Getting the information needed to make a decision
The three data resources that Red Hat provides to help explain vulnerabilities and determine if you are vulnerable are the Common Vulnerability Reporting Framework (CVRF) data, the Common Vulnerability and Exposures (CVE) feed, and the Open Vulnerability and Assessment Language (OVAL) data.
The CVRF data is a representation of the update content itself and is not designed for scanning purposes. CVRF data does help explain the impact of the erratum and how it affects your system.
Likewise the CVE feed helps explain what the vulnerability affects and why you should care. It represents the vulnerability itself but not necessarily how to detect it on your system.

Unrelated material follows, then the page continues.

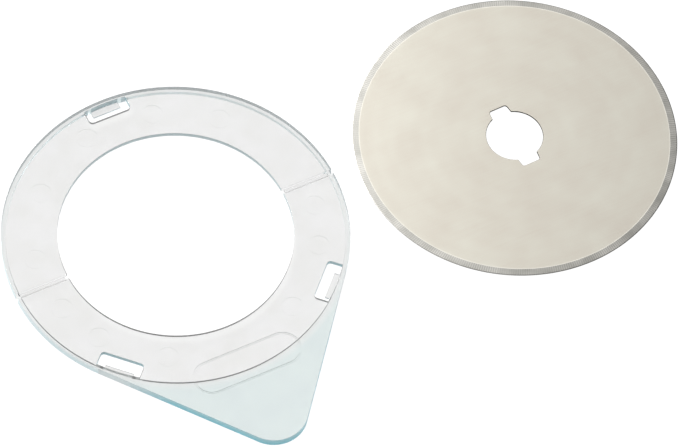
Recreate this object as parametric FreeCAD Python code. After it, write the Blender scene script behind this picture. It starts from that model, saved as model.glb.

OVAL data is machine-readable data that combines much of what is found in the CVRF and CVE advisories. It provides scanners with the additional information (beyond just version numbers) they need to be able to properly detect vulnerability to a CVE. OpenSCAP is one such OVAL-compliant scanner, and the only scanner that Red Hat currently supports. Currently Red Hat only publishes OVAL data for RHEL, but support for additional products is coming in the future.
And in conclusion…
There are several ways to answer the “am I vulnerable” question. For managing individual systems you can use yum-plugin-security or OpenSCAP. To simultaneously manage multiple systems there are additional subscription options available: Red Hat Insights or Satellite. Insights can detect and warn about a subset of “high priority” issues (and also non-CVE related things like performance-related configurations). Satellite is intended to be a full-service management platform for handling the configuration, provisioning, entitlement, and reporting (including which CVEs are applicable) of Red Hat systems and software.
The security metrics data we provide is very useful for determining “What is the problem”, “How important is it”, and “Should I care”, but to answer the question “Which of my systems are affected” you need something more; something that knows the details of your systems’ channel subscriptions and which version (if any) of the updated packages are applicable to them.